The recipe calls for shiitake mushrooms, which I love.  My local grocery store was out of fresh shiitake, so I used dried shiitake.  This requires a bit of advance preparation, but it's easy!

How to rehydrate shiitake mushrooms

With a pair of sharp kitchen shears, snip off the stems of the dried shiitake mushrooms.


Don't throw them away though!  The stems are great to add to stock for added flavor.  I save mine in an airtight container and pull them out when I need them.


Put the mushroom caps in a container and cover with warm water.


Place a small, flat plate (or an otoshi-buta if you have one) on top of the mushrooms to submerge them completely in the water.  I used two plastic containers that fit together.  Soak the caps for at least 30 minutes and up to several hours.  When the caps have softened, strain the liquid to get out any bits of grit, and then rinse the caps in clean water and resoak them in the strained liquid for 5 to 10 minutes.



Look how pretty they are after they have softened up!

The mushroom caps can be stored for several days in the refrigerator in their strained soaking liquid.
Whether you use fresh or dried shiitake mushrooms, make up a delicious comforting pot of niku-jaga and start making your own memories!

Recipe adapted from Chef Hiro Sone's recipe in Cooking from the Heart: 100 Great American Chefs Share Recipes They Cherish
Makes 4 servings

2 medium onions, cut into quarters
3 pounds beef short ribs, bones removed, sliced against the grain into 1/4-inch pieces
1/2 cup soy sauce
1/3 cup mirin
1/4 cup granulated sugar
2 large Russet potatoes, peeled and cut into 1/ 1/2-inch cubes
8 large shiitake mushrooms, stemmed and quartered
1/4 cup chopped scallions, use both white and light green parts
Shichimi (Japanese spice mix)
Steamed Japanese rice, as an accompaniment

1. Place the onion and beef in a medium saucepan and add enough cold water to cover everything.  Bring the water to a boil over medium-high heat.  Skim off any foam or impurities that rise to the surface.  Add the soy sauce, mirin, and sugar.  Bring the liquid back to a boil, reduce the heat, and simmer, covered, until the meat is tender, about 30 to 35 minutes.

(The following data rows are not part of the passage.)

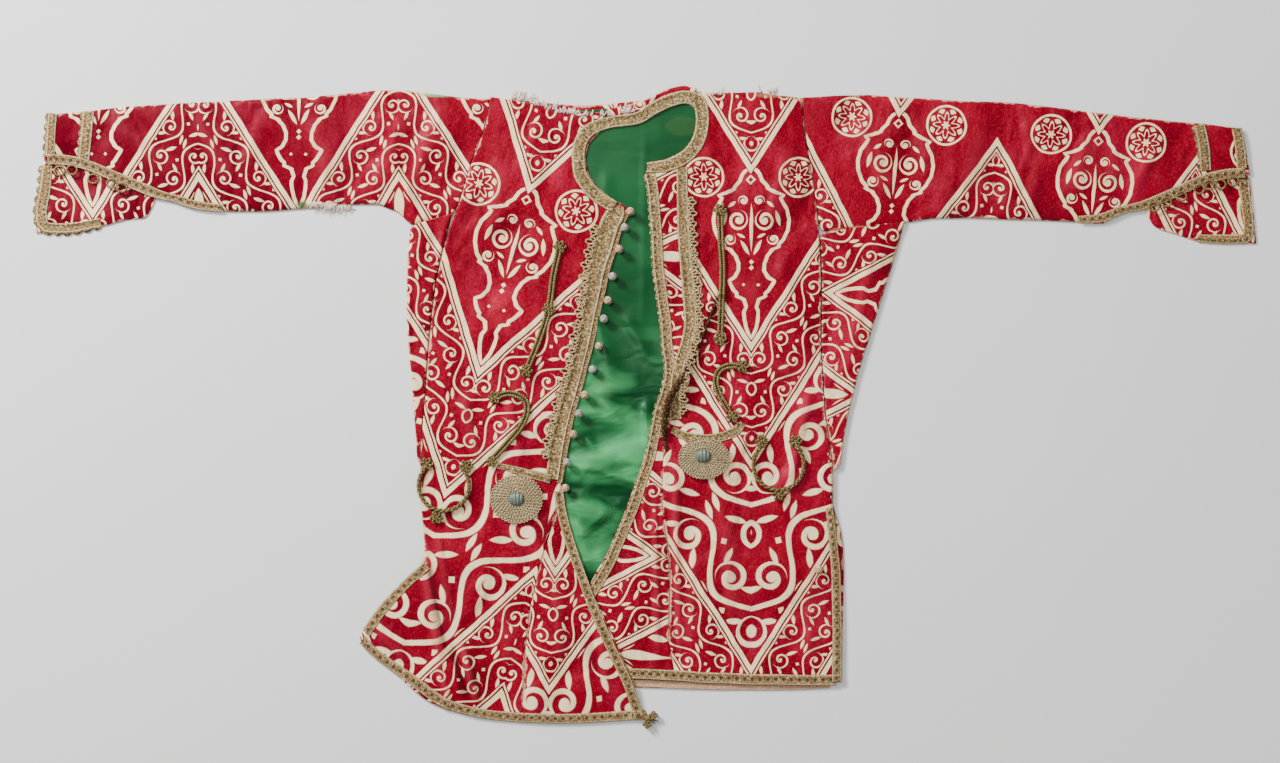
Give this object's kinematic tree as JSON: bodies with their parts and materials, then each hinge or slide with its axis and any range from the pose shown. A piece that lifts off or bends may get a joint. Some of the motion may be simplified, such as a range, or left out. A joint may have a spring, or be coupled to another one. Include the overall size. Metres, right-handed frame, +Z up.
{
  "type": "robe",
  "caption": "Front-opening hip-length robe of red figured silk with green lining, metal braid and ball buttons, laid flat.",
  "frame": {"origin": "middle of the robe's outline on the flat surface it lies on", "axes": "+X along the sleeves towards the wearer's left cuff, +Y from the hem towards the neck, +Z up out of the cloth"},
  "size_m": [1.526, 0.7964, 0.0186],
  "materials": {
    "red_silk": "figured silk, semi-matt, woven with cream scrollwork and chevrons",
    "deep_red_silk": "the same silk where it lies in shade",
    "green_satin": "silk satin with a soft sheen",
    "gold_braid": "metal-thread braid with dark spots",
    "silver_lace": "metal-thread lace with a dotted middle",
    "olive_cord": "metal-wrapped cord",
    "grey_boss": "grey-green thread wound over a hard core",
    "gold_button": "ball wound with gold thread",
    "silver_button": "ball wound with silver thread"
  },
  "bodies": {
    "root": {"front_left": "red_silk", "front_left_gore": "red_silk", "front_right": "red_silk", "front_right_gore": "red_silk", "side_gore_left": "red_silk", "side_gore_right": "red_silk", "sleeve_left": "red_silk", "sleeve_right": "red_silk", "back": "deep_red_silk", "back_neck": "deep_red_silk", "cuff_flap_left": "deep_red_silk", "cuff_flap_right": "deep_red_silk", "lining_back": "green_satin", "neck_braid": "gold_braid", "band_left": "gold_braid", "band_right": "gold_braid", "vent_braid_right": "gold_braid", "band_arm_left": "gold_braid", "band_arm_right": "gold_braid", "cuff_braid_left": "gold_braid", "slit_braid_left": "gold_braid", "cross_braid_left": "gold_braid", "flap_braid_left": "gold_braid", "cuff_braid_right": "gold_braid", "slit_braid_right": "gold_braid", "cross_braid_right": "gold_braid", "flap_braid_right": "gold_braid", "tassel": "gold_braid", "edge_braid_left": "silver_lace", "edge_lace_right": "silver_lace", "skirt_braid_left": "silver_lace", "hem_braid_left": "silver_lace", "vent_braid_left": "silver_lace", "hem_braid_right": "silver_lace", "back_hem_braid": "silver_lace", "rosette_left": "olive_cord", "rosette_right": "olive_cord", "bar_left": "olive_cord", "bar_right": "olive_cord", "scroll_left": "olive_cord", "scroll_right": "olive_cord", "ring_left": "olive_cord", "ring_right": "olive_cord", "boss_left": "grey_boss", "boss_right": "grey_boss", "vent_button": "gold_button", "button_01": "gold_button", "button_03": "gold_button", "button_05": "gold_button", "button_07": "gold_button", "button_09": "gold_button", "button_11": "gold_button", "button_13": "gold_button", "button_02": "silver_button", "button_04": "silver_button", "button_06": "silver_button", "button_08": "silver_button", "button_10": "silver_button", "button_12": "silver_button"}
  },
  "joints": []
}
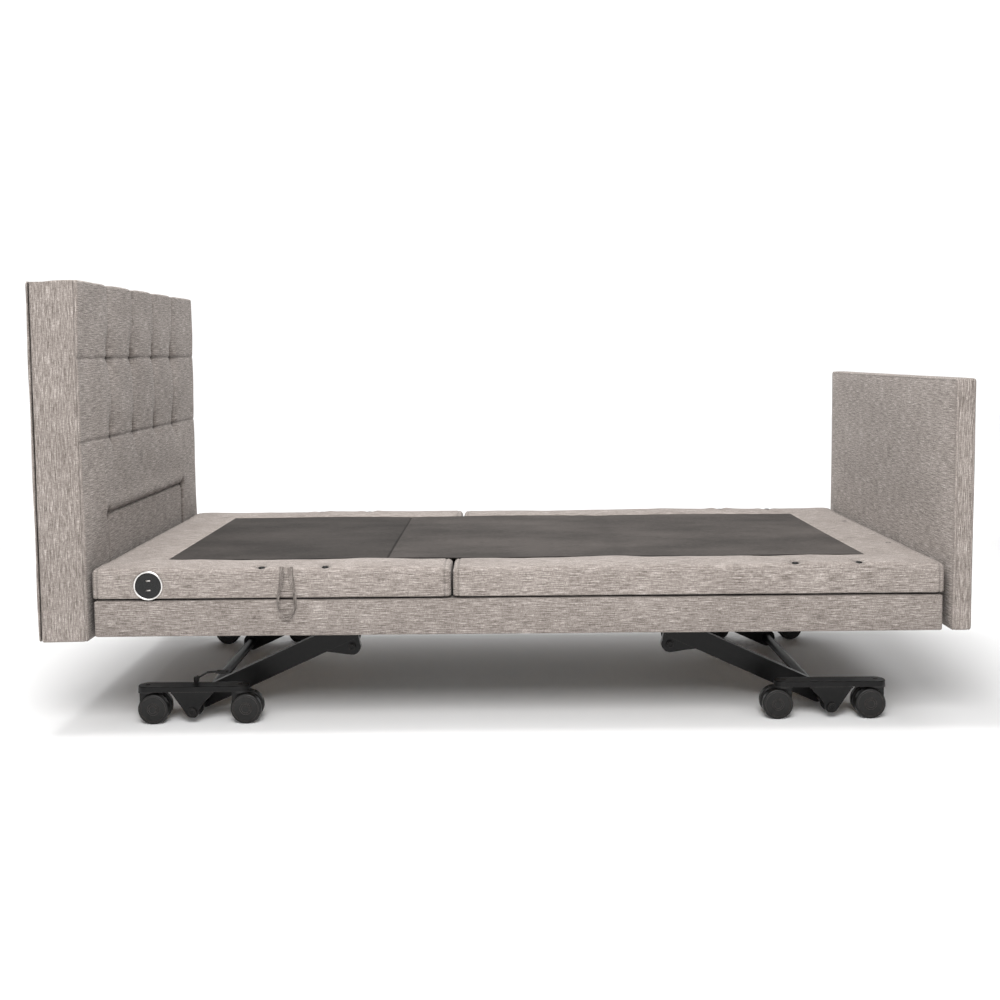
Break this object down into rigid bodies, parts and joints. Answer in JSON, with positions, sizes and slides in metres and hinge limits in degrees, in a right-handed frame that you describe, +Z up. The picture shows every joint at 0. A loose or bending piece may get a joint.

2. Add the potatoes and simmer until the potaotes are tender, about 20 minutes.

3. Add the mushrooms and simmer for another 5 minutes.

4. To serve, spoon the beef and vegetables into individual bowls, sprinkle with scallions, and add a bit of shichimi to taste.  Ladle the broth over everything and serve with a side of steamed rice.

{ 17 comments… read them below or add one }

WizzyTheStick November 3, 2009 at 6:18 pm

Japanese food is a cuisine that I am theleast familiar with so I always welcome simple recipes that I can try at home. This looks so good. Great pictures.


Business Cards Printing November 3, 2009 at 6:26 pm

The beef, mushroom, and soup made me crave for it. Really enticing! Thanks for the recipe.


Marianne Guymon November 3, 2009 at 6:56 pm

Mmmmm that looks like the PERFECT fall night dinner…and fairly simple to follow as well! I have no idea where I can get those kind of mushrooms here, but I'll have to keep an eye out when we go back to the city for Thanksgiving. I want to try this one!


Rasa Malaysia November 3, 2009 at 7:48 pm

Rachael, wow, this looks really great and straight out from your Japanese food mag! I had something like that in Japan. Love the wooden background I need that to shoot for my book!


Julia @Mélanger November 4, 2009 at 6:06 am

I love the sound of this cookbook. I usually love big glossy photographs, too, but sometimes that detailed story is better!


Amanda November 4, 2009 at 6:27 am

That sounds like such a cool cookbook! Oh, and I'm a fan on facebook now :)


Jo November 4, 2009 at 6:51 am

If this recipe is from the book, it must be a great cook book. This looks so delicious and agree that it is comfort food, especially for a cool evening's supper.


Peggy Bourjaily November 4, 2009 at 11:09 am

Very cool and I love the idea of this stew…


Jessica November 4, 2009 at 11:17 am

Just discovered your blog. I love the east meets west concept of your blog! I feel like my culinary POV is similar, so I'll definitely be looking for inspiration on your blog! And I also agree about cookbooks with pictures.


Mary November 4, 2009 at 11:43 am

I'll have to get my hands on a copy of the book. What you described to us sounds like a perfect fall meal and I love the instruction for soaking the shitakes. I strain and freeze the soaking water for soups ans stews.


Biggie @ Lunch in a Box November 4, 2009 at 4:23 pm

Looking forward to meeting you at the Foodbuzz festival this weekend, Fuji Mama!


Nutmeg Nanny November 4, 2009 at 8:05 pm

The mushrooms look so meaty after you soaked them…yum!


Wendy November 4, 2009 at 11:58 pm

I made this for dinner this evening… SO GOOD!!! Thanks so much for sharing it :)


Damaris November 5, 2009 at 11:00 am

so when will you be in SF? lets meet up o.k. e-mail me.


Jen @ My Kitchen Addiction November 5, 2009 at 2:18 pm

Ooh! I recently got that cookbook, as well. Love this dish.. and your pictures look phenomenal!


Helene November 5, 2009 at 7:29 pm

I have this cookbook and never cooked from it. You inspired me to do so. Pictures are great.


Joshua Zimmerman November 9, 2009 at 6:29 am

Wow! Those mushrooms look wonderful!